(Modeling code records)

■ ■ ■

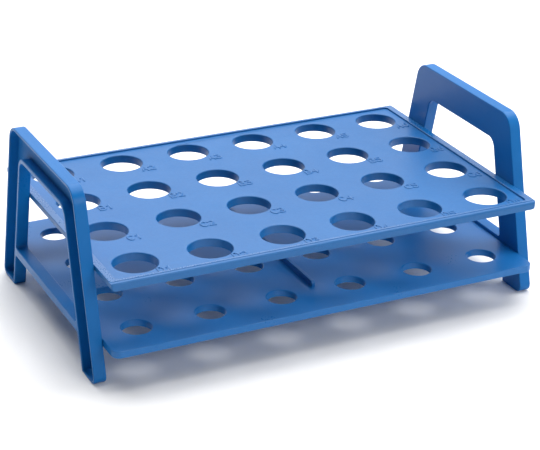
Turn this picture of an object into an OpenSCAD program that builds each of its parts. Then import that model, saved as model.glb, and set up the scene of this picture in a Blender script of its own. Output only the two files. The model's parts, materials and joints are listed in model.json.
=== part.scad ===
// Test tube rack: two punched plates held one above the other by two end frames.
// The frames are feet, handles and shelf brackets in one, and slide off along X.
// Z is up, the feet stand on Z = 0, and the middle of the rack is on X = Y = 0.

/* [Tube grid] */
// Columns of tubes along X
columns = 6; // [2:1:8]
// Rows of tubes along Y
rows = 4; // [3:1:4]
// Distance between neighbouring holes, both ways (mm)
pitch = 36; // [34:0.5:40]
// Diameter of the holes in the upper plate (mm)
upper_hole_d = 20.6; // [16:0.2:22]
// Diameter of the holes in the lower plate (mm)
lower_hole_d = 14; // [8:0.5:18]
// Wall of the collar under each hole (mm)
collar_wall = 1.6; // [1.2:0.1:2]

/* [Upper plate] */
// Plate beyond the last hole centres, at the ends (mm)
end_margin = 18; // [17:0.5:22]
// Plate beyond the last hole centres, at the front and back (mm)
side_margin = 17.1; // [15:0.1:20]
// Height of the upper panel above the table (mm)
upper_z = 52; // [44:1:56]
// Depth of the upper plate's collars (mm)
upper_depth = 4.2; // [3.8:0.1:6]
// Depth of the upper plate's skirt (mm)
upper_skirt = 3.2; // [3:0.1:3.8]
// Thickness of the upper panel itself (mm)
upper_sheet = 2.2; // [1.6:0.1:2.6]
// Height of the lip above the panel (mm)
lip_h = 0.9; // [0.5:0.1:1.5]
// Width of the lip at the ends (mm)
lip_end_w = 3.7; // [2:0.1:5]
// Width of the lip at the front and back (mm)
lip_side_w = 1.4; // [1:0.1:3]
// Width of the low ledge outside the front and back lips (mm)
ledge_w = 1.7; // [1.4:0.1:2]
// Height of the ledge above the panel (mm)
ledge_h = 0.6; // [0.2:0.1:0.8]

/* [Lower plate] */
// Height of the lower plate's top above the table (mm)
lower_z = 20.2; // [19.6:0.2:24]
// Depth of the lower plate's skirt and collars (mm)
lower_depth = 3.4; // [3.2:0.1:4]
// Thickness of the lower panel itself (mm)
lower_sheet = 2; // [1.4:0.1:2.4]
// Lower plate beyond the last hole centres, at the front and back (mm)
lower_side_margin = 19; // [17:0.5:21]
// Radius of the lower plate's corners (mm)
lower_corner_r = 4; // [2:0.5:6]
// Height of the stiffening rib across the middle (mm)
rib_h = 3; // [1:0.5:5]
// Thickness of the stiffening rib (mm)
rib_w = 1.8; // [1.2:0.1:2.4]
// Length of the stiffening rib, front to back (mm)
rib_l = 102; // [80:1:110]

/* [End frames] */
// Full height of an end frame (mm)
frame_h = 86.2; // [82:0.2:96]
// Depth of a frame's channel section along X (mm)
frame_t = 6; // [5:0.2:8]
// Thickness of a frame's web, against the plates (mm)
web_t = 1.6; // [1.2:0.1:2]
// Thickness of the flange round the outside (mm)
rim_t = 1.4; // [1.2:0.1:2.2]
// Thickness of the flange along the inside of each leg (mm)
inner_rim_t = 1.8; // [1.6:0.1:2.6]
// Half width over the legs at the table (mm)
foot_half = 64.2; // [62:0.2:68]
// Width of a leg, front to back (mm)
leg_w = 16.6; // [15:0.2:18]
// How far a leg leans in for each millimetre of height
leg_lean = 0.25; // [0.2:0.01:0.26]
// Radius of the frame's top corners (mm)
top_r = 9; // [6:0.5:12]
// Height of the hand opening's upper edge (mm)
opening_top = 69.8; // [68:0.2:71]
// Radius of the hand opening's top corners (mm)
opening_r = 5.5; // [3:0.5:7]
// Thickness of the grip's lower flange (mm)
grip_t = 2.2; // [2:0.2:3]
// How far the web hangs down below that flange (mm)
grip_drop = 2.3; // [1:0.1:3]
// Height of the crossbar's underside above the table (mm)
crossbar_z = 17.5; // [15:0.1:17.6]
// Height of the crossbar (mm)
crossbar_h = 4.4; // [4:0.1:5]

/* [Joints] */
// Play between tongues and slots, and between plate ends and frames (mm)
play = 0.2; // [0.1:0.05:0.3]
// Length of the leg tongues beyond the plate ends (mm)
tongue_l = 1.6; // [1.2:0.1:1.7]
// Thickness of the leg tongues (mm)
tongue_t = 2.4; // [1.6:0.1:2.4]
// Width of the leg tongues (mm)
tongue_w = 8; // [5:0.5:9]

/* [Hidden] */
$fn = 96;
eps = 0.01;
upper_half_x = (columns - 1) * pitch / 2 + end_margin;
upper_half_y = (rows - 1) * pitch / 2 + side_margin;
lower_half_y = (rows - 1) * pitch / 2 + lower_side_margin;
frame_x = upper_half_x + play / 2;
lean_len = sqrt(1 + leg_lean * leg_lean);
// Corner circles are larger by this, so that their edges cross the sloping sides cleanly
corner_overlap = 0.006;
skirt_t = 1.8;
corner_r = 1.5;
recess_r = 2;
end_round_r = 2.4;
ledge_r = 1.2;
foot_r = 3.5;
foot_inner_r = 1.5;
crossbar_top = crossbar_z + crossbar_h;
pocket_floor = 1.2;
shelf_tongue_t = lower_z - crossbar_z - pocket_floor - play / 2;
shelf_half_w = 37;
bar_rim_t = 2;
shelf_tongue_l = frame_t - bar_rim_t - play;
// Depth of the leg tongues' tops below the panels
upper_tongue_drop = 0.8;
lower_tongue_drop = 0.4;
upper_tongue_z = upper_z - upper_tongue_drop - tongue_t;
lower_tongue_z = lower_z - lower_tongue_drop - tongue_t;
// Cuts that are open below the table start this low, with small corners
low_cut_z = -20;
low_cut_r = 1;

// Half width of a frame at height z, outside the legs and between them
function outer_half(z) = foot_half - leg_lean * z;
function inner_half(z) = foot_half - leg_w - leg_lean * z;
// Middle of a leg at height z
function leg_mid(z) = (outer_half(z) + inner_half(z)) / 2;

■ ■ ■

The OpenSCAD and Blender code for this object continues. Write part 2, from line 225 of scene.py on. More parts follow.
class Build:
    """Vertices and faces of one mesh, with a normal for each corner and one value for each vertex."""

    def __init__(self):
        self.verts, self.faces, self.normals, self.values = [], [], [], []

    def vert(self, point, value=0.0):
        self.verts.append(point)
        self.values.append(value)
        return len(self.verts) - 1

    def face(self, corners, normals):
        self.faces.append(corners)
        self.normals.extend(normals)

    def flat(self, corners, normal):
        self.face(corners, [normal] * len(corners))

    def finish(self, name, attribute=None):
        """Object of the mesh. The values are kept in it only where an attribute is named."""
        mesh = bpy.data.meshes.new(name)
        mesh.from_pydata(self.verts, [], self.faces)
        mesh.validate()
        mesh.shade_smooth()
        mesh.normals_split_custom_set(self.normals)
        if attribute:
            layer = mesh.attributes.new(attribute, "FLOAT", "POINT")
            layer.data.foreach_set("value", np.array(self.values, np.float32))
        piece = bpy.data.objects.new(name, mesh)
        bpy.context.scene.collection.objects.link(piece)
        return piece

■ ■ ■

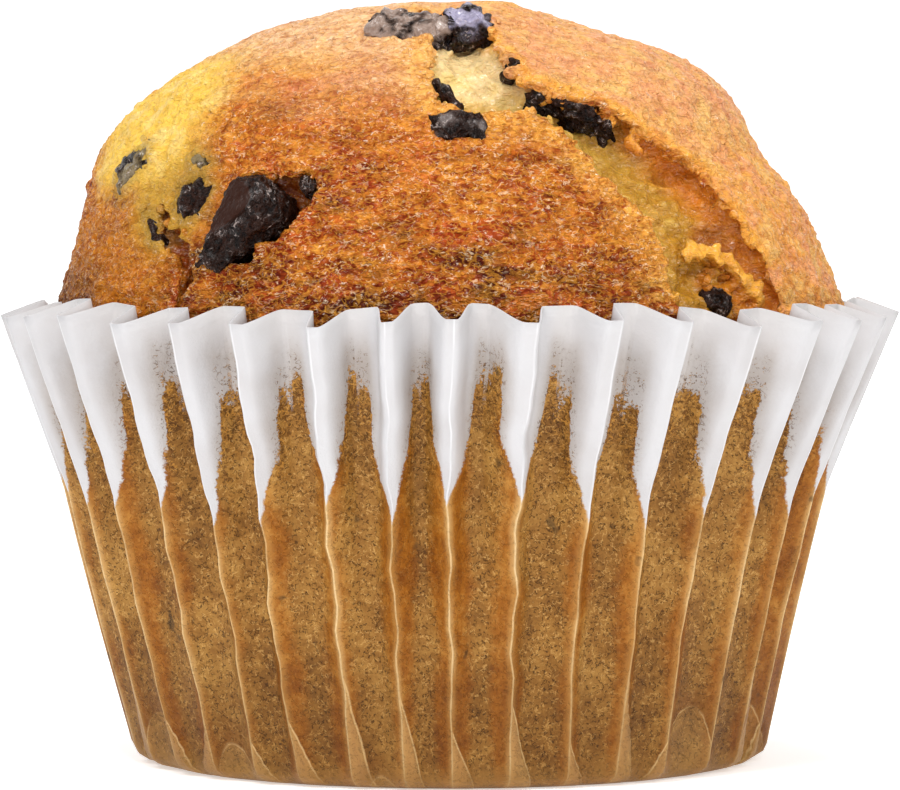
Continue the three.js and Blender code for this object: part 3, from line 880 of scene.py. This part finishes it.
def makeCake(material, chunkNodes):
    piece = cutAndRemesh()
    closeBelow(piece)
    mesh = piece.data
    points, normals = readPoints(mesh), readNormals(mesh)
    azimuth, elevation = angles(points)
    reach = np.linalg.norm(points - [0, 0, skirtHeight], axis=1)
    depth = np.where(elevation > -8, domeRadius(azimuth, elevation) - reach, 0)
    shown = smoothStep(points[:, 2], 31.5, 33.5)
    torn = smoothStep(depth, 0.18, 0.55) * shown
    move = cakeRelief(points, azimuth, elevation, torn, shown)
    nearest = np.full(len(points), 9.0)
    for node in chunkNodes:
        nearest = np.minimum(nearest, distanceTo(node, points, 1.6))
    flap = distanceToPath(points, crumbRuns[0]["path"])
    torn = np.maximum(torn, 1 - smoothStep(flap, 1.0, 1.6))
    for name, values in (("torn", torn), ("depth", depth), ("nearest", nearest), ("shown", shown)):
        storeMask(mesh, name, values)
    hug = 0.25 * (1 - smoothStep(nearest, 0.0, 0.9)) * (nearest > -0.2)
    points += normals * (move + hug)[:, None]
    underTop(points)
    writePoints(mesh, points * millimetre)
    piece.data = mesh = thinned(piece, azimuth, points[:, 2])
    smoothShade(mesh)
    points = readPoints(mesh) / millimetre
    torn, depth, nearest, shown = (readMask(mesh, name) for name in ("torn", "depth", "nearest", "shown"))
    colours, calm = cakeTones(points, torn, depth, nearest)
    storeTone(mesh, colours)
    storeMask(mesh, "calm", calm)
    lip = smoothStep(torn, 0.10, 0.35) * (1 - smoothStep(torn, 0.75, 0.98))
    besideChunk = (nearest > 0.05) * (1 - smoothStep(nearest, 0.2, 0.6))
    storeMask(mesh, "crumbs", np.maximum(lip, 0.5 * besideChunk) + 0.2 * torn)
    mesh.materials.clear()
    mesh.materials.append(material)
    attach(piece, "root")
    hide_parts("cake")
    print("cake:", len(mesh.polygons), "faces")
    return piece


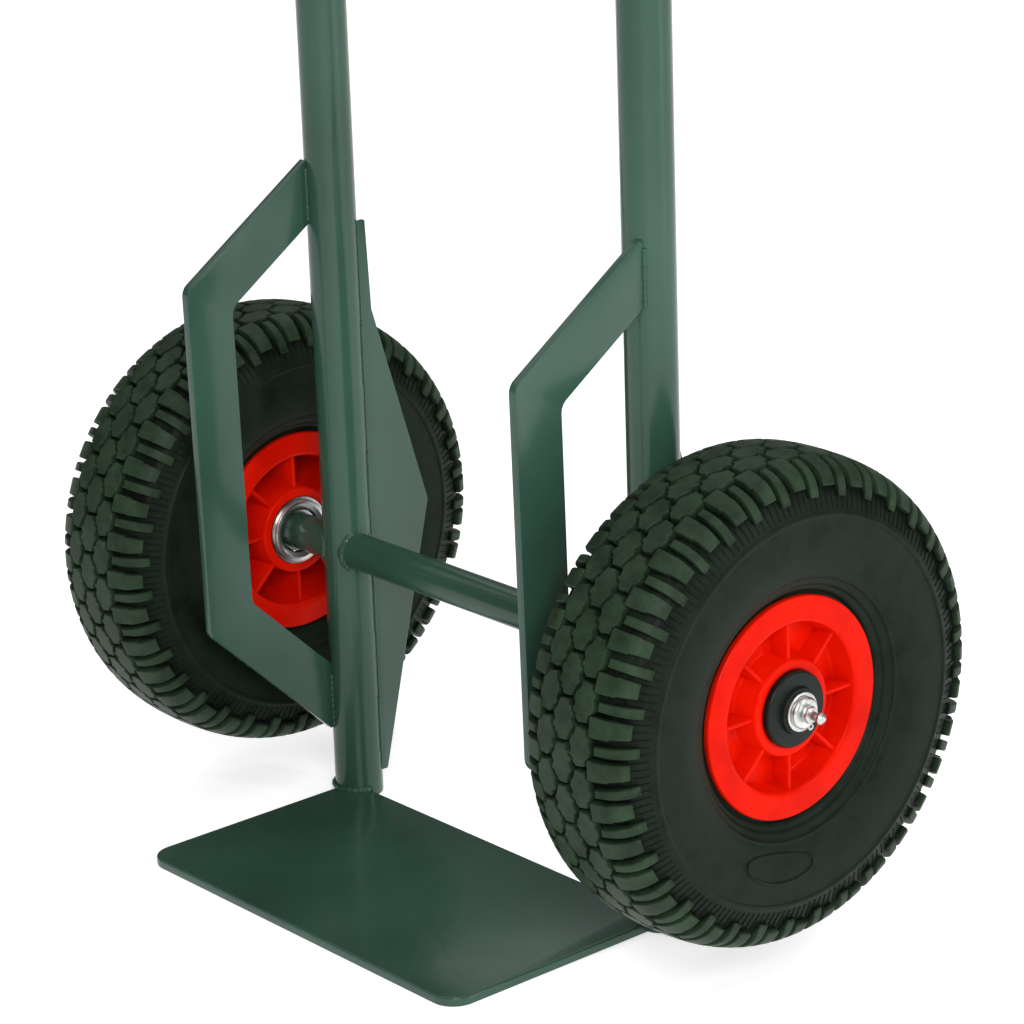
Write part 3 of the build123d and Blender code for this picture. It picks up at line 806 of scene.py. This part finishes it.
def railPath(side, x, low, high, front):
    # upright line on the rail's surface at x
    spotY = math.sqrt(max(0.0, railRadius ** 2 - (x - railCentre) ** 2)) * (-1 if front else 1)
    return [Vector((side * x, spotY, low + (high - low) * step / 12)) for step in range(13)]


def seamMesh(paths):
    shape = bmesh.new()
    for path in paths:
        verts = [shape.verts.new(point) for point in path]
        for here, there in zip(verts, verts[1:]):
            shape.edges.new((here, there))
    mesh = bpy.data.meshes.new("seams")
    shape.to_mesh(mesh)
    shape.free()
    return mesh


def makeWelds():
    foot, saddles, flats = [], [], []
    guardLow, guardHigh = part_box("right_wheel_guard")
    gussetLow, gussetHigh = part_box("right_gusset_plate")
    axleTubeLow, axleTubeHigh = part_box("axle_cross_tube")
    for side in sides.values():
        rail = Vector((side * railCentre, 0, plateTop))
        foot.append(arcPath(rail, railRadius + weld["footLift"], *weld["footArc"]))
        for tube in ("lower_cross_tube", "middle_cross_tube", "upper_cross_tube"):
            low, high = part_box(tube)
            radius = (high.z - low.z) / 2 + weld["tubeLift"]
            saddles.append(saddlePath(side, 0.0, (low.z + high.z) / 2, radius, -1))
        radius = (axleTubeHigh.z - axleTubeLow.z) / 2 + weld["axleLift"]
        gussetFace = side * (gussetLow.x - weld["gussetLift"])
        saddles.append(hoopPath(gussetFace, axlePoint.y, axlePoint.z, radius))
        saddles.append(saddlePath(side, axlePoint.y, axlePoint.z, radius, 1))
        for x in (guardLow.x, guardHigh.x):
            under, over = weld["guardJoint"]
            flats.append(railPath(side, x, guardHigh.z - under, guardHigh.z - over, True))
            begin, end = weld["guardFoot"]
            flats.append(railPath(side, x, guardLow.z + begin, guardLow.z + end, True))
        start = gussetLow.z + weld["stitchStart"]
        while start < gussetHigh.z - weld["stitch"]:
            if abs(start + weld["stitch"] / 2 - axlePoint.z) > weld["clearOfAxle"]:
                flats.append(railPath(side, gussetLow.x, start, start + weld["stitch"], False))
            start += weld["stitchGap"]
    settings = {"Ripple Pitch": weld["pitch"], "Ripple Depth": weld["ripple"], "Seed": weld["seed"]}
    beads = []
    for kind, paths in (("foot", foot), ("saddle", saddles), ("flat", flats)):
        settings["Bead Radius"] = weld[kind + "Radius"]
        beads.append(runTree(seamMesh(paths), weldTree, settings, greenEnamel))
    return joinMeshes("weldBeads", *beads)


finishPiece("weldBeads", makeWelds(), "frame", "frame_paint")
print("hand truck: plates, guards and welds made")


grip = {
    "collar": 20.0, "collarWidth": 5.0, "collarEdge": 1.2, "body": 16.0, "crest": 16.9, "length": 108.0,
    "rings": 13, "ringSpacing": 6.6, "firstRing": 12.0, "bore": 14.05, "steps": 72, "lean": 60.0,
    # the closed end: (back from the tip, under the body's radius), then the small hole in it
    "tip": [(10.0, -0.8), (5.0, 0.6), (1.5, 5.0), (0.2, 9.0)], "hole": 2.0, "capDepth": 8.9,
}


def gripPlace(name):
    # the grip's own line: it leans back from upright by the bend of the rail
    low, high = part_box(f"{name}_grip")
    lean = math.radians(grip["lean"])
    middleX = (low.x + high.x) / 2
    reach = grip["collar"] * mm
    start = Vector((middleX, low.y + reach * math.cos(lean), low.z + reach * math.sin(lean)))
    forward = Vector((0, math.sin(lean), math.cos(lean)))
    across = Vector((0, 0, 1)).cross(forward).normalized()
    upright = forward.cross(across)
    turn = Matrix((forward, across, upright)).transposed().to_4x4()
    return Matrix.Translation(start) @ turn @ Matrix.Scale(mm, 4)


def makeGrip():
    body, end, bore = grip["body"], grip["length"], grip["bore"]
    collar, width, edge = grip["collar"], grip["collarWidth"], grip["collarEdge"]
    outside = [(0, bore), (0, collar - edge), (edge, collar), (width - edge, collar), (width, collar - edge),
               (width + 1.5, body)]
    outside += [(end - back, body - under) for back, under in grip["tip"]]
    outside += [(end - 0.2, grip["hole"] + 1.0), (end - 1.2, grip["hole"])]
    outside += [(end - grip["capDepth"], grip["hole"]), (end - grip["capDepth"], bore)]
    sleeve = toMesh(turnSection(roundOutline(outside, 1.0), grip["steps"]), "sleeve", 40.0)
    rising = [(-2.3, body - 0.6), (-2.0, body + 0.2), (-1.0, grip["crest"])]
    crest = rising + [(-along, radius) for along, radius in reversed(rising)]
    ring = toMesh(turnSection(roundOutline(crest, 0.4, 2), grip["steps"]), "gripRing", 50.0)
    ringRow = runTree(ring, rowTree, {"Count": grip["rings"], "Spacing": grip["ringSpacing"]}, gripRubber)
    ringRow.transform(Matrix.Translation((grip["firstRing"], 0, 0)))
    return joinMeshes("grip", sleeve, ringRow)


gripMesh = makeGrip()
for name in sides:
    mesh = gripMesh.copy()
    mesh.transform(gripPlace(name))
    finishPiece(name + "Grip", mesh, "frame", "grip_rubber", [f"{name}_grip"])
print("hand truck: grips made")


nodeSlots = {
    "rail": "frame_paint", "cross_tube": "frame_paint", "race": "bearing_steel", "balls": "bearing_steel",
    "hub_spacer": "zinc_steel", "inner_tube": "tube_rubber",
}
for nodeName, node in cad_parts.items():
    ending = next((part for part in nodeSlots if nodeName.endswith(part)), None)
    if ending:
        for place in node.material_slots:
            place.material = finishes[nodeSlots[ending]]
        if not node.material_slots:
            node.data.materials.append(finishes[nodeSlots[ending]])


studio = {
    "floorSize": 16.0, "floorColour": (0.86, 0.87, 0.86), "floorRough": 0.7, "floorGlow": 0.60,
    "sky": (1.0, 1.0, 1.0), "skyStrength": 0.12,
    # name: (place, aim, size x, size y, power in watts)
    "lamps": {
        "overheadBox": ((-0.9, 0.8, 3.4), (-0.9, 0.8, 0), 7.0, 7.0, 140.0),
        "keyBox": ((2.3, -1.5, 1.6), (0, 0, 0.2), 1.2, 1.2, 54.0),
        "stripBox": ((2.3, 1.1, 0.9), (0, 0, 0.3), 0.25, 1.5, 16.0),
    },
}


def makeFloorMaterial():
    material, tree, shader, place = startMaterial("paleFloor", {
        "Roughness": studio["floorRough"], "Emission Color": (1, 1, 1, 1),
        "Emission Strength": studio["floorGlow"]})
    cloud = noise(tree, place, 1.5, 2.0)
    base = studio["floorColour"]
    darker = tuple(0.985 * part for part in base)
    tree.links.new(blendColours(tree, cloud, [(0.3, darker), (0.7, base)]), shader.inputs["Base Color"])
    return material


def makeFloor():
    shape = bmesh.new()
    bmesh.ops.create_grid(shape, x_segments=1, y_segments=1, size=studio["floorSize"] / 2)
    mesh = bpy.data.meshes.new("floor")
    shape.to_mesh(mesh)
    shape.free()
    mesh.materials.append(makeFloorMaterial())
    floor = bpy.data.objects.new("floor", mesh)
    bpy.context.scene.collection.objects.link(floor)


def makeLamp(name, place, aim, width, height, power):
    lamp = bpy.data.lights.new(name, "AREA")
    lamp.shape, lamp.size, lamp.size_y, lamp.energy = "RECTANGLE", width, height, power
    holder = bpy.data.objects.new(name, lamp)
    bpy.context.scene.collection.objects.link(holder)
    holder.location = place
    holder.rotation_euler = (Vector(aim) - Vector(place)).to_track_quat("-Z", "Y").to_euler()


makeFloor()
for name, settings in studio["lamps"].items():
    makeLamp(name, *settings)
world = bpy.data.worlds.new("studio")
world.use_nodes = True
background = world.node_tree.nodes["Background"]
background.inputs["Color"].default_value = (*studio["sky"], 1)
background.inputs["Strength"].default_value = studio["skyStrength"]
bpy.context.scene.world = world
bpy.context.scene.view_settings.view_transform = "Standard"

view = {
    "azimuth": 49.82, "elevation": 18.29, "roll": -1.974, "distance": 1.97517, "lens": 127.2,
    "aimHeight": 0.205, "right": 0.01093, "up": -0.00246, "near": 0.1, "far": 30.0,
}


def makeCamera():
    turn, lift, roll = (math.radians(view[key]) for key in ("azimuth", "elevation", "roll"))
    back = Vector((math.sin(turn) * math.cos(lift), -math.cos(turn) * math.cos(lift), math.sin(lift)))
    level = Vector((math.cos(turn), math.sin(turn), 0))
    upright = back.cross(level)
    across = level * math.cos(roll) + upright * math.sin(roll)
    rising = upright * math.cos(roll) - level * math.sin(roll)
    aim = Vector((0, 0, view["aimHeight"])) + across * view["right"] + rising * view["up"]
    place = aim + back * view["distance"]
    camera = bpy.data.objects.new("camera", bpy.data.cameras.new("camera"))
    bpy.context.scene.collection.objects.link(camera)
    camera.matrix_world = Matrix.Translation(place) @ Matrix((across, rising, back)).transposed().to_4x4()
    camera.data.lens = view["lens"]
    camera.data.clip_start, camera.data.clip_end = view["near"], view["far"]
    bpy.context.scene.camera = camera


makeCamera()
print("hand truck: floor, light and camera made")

■ ■ ■

• SET TASK
Using the entries above, repeat only the lines from the one containing "Turn this picture" through the one containing "on X = Y = 0.", end lines included.

• CORRECT ANSWER
Turn this picture of an object into an OpenSCAD program that builds each of its parts. Then import that model, saved as model.glb, and set up the scene of this picture in a Blender script of its own. Output only the two files. The model's parts, materials and joints are listed in model.json.
=== part.scad ===
// Test tube rack: two punched plates held one above the other by two end frames.
// The frames are feet, handles and shelf brackets in one, and slide off along X.
// Z is up, the feet stand on Z = 0, and the middle of the rack is on X = Y = 0.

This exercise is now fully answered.